** START **

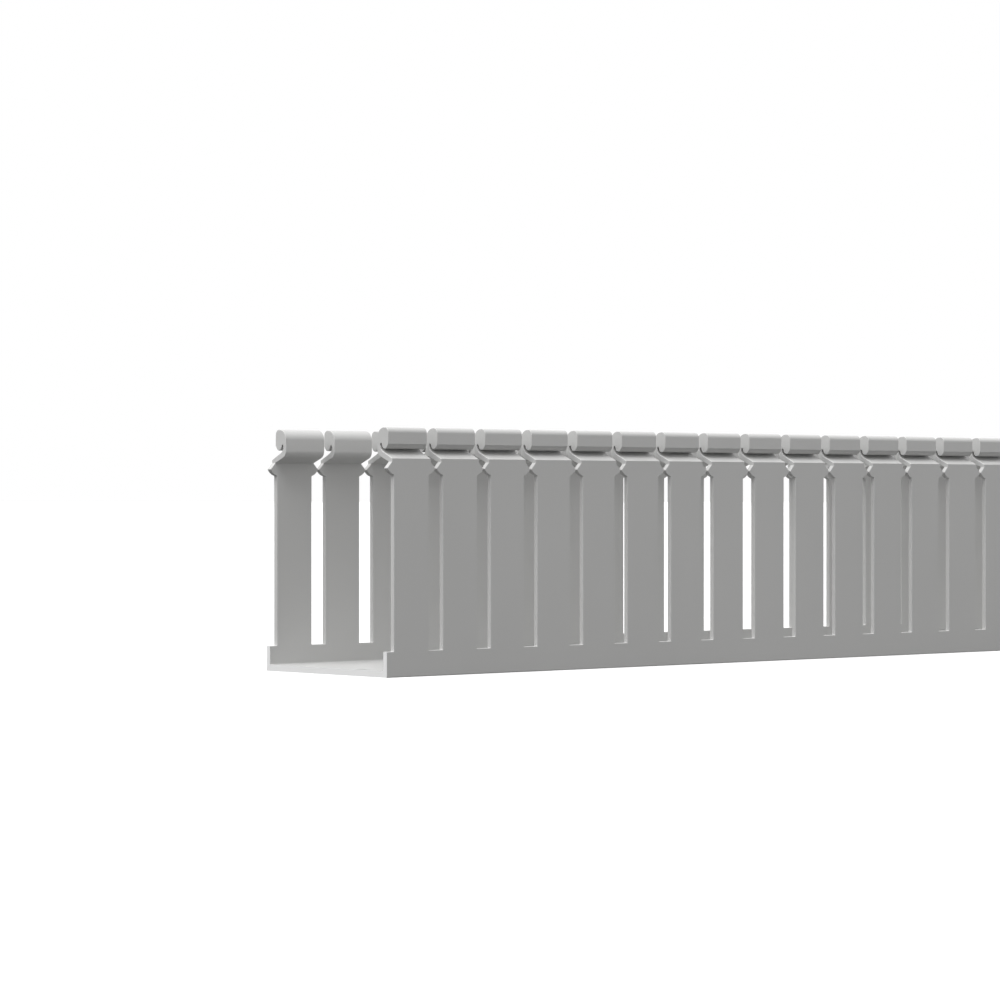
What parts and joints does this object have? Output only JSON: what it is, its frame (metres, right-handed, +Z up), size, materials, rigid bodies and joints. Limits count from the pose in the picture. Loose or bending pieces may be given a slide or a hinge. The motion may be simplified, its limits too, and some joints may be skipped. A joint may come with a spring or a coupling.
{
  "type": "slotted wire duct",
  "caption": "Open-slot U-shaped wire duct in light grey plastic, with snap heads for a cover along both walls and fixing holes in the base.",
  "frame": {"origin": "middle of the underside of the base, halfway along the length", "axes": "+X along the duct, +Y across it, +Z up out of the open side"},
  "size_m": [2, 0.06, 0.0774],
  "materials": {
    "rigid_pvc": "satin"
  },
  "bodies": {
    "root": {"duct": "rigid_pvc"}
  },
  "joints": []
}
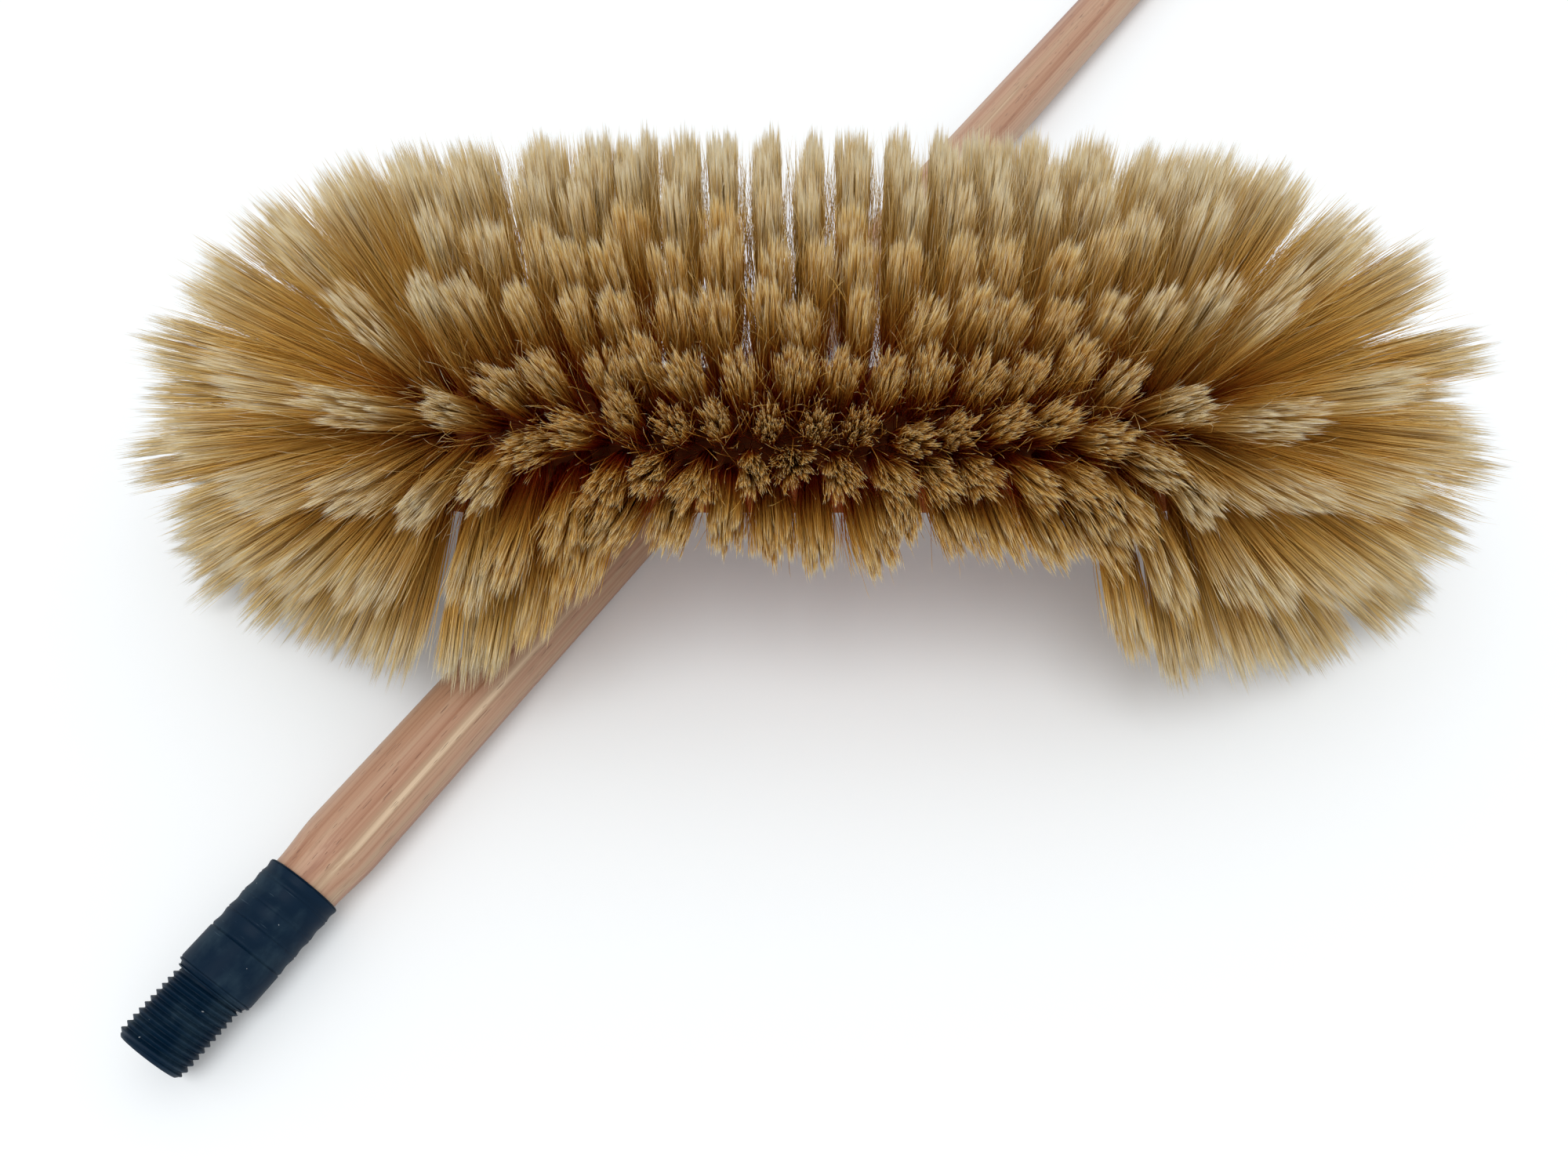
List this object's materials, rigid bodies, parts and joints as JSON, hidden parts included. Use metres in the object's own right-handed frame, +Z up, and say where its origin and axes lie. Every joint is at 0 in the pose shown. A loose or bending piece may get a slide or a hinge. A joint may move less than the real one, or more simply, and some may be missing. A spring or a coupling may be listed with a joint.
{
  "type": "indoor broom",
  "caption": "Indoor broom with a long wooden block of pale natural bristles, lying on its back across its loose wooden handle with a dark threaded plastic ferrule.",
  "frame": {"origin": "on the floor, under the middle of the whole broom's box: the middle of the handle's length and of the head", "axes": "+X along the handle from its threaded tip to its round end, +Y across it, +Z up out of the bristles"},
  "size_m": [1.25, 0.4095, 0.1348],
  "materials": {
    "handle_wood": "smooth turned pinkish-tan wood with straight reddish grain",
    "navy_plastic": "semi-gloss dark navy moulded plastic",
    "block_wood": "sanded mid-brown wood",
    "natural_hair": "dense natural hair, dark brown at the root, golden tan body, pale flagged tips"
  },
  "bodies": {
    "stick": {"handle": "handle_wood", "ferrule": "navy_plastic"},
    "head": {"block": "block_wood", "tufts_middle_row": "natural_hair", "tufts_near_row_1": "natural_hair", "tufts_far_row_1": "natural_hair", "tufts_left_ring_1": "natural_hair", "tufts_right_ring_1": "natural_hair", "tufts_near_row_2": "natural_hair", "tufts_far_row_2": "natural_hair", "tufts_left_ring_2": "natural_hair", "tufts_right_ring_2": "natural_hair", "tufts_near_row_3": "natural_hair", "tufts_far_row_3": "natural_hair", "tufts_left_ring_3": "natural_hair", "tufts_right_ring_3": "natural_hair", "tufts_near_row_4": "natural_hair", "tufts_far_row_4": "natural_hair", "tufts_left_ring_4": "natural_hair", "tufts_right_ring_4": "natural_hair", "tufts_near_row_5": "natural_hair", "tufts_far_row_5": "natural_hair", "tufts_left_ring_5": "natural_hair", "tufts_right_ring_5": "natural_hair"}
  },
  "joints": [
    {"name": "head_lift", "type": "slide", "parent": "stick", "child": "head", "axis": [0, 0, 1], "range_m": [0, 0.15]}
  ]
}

** END **

# [Exercise objective]
Give all the entries again exactly; leave none out.

# [Task result]
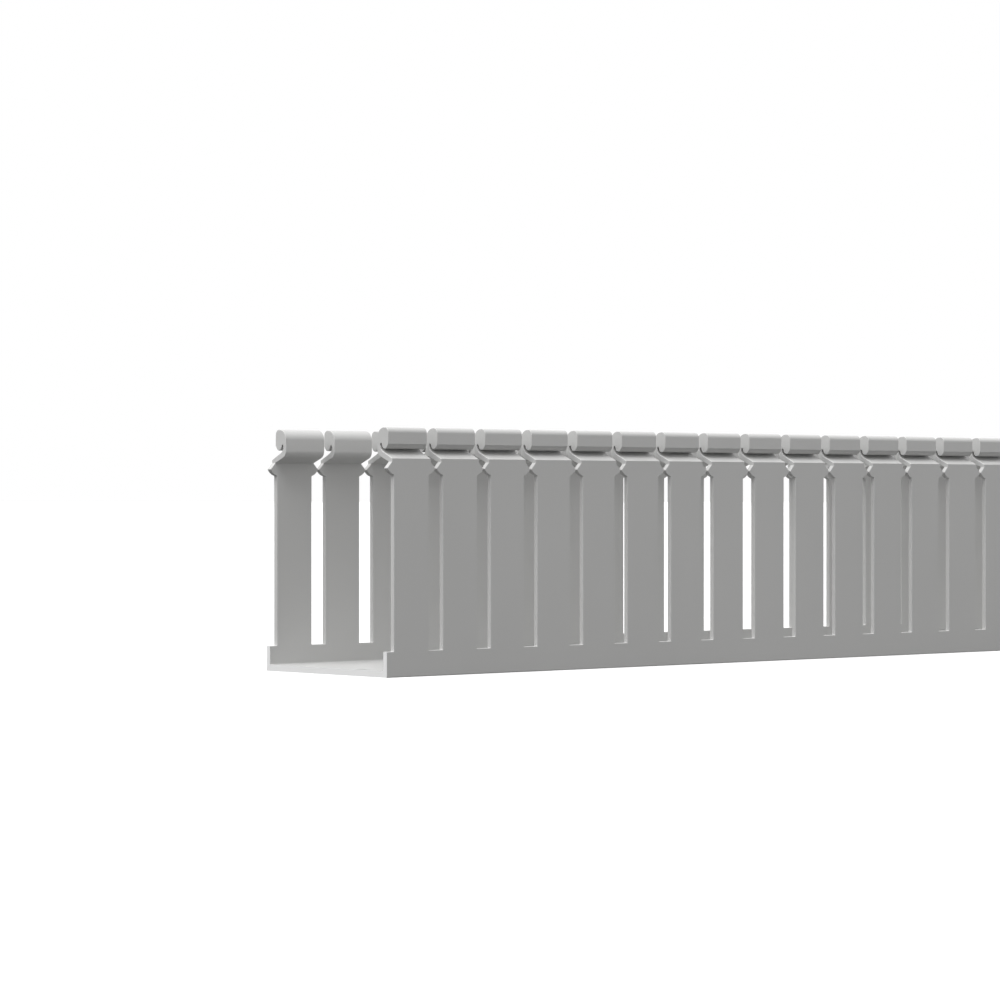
What parts and joints does this object have? Output only JSON: what it is, its frame (metres, right-handed, +Z up), size, materials, rigid bodies and joints. Limits count from the pose in the picture. Loose or bending pieces may be given a slide or a hinge. The motion may be simplified, its limits too, and some joints may be skipped. A joint may come with a spring or a coupling.
{
  "type": "slotted wire duct",
  "caption": "Open-slot U-shaped wire duct in light grey plastic, with snap heads for a cover along both walls and fixing holes in the base.",
  "frame": {"origin": "middle of the underside of the base, halfway along the length", "axes": "+X along the duct, +Y across it, +Z up out of the open side"},
  "size_m": [2, 0.06, 0.0774],
  "materials": {
    "rigid_pvc": "satin"
  },
  "bodies": {
    "root": {"duct": "rigid_pvc"}
  },
  "joints": []
}
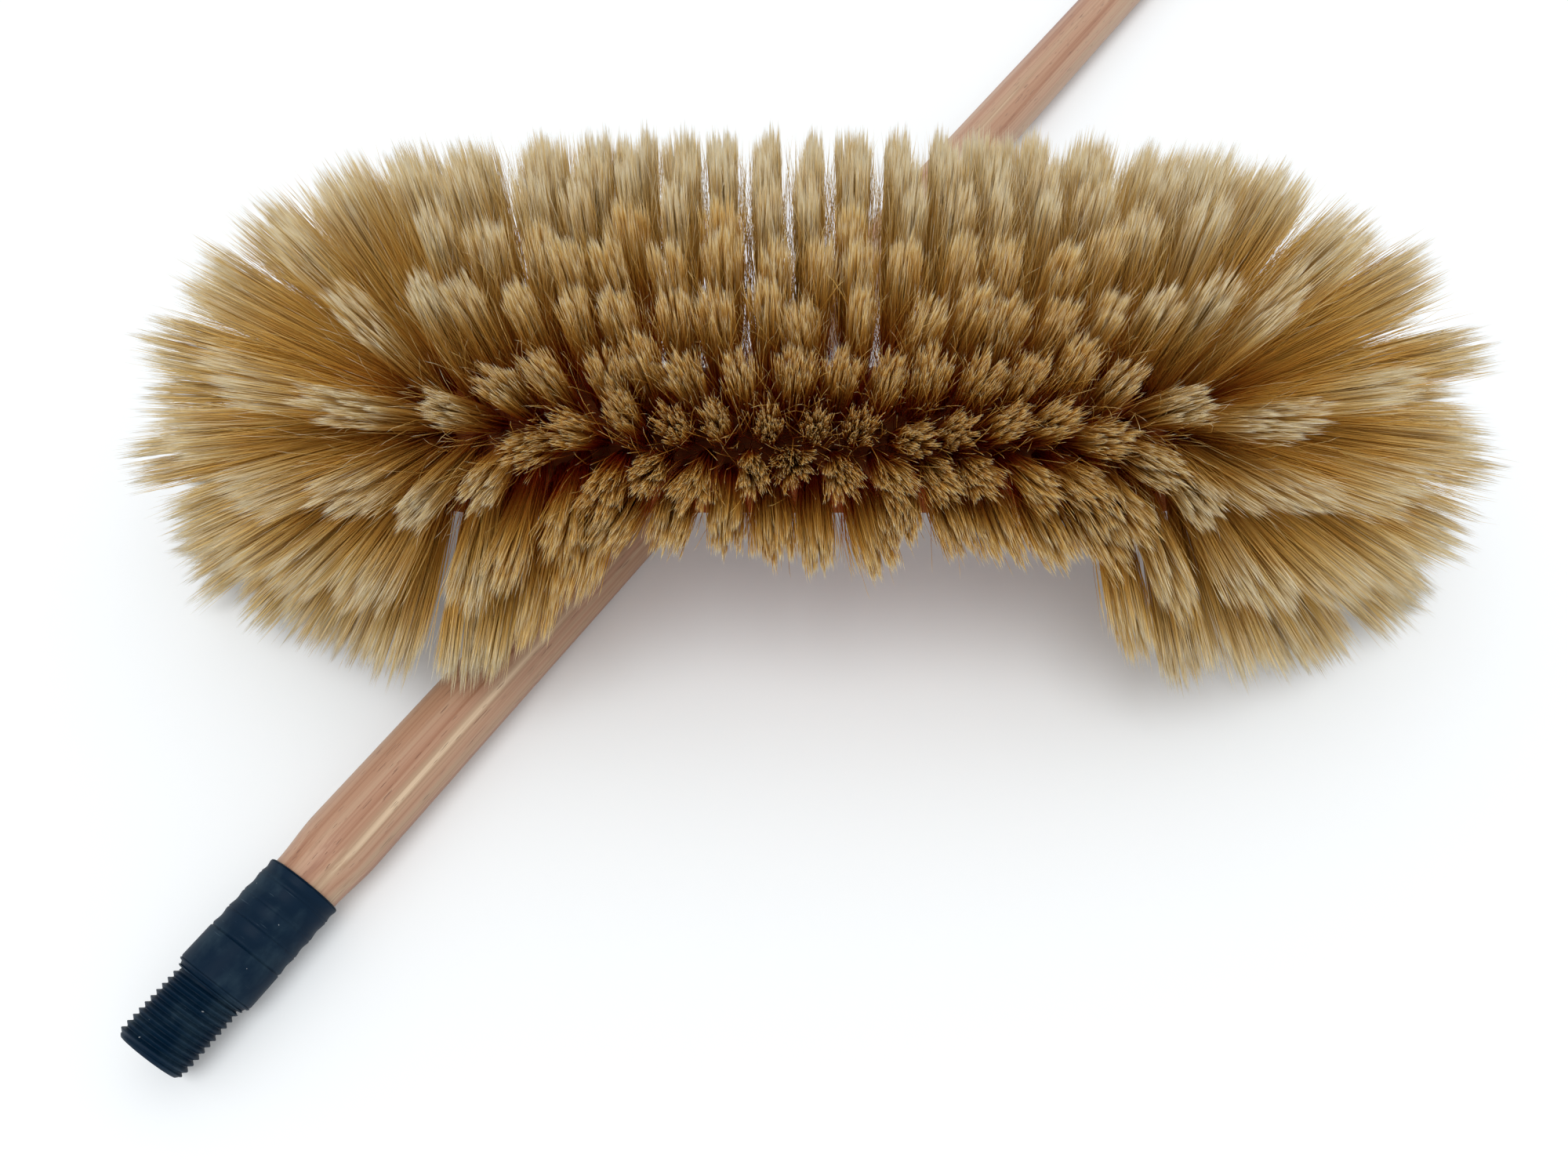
List this object's materials, rigid bodies, parts and joints as JSON, hidden parts included. Use metres in the object's own right-handed frame, +Z up, and say where its origin and axes lie. Every joint is at 0 in the pose shown. A loose or bending piece may get a slide or a hinge. A joint may move less than the real one, or more simply, and some may be missing. A spring or a coupling may be listed with a joint.
{
  "type": "indoor broom",
  "caption": "Indoor broom with a long wooden block of pale natural bristles, lying on its back across its loose wooden handle with a dark threaded plastic ferrule.",
  "frame": {"origin": "on the floor, under the middle of the whole broom's box: the middle of the handle's length and of the head", "axes": "+X along the handle from its threaded tip to its round end, +Y across it, +Z up out of the bristles"},
  "size_m": [1.25, 0.4095, 0.1348],
  "materials": {
    "handle_wood": "smooth turned pinkish-tan wood with straight reddish grain",
    "navy_plastic": "semi-gloss dark navy moulded plastic",
    "block_wood": "sanded mid-brown wood",
    "natural_hair": "dense natural hair, dark brown at the root, golden tan body, pale flagged tips"
  },
  "bodies": {
    "stick": {"handle": "handle_wood", "ferrule": "navy_plastic"},
    "head": {"block": "block_wood", "tufts_middle_row": "natural_hair", "tufts_near_row_1": "natural_hair", "tufts_far_row_1": "natural_hair", "tufts_left_ring_1": "natural_hair", "tufts_right_ring_1": "natural_hair", "tufts_near_row_2": "natural_hair", "tufts_far_row_2": "natural_hair", "tufts_left_ring_2": "natural_hair", "tufts_right_ring_2": "natural_hair", "tufts_near_row_3": "natural_hair", "tufts_far_row_3": "natural_hair", "tufts_left_ring_3": "natural_hair", "tufts_right_ring_3": "natural_hair", "tufts_near_row_4": "natural_hair", "tufts_far_row_4": "natural_hair", "tufts_left_ring_4": "natural_hair", "tufts_right_ring_4": "natural_hair", "tufts_near_row_5": "natural_hair", "tufts_far_row_5": "natural_hair", "tufts_left_ring_5": "natural_hair", "tufts_right_ring_5": "natural_hair"}
  },
  "joints": [
    {"name": "head_lift", "type": "slide", "parent": "stick", "child": "head", "axis": [0, 0, 1], "range_m": [0, 0.15]}
  ]
}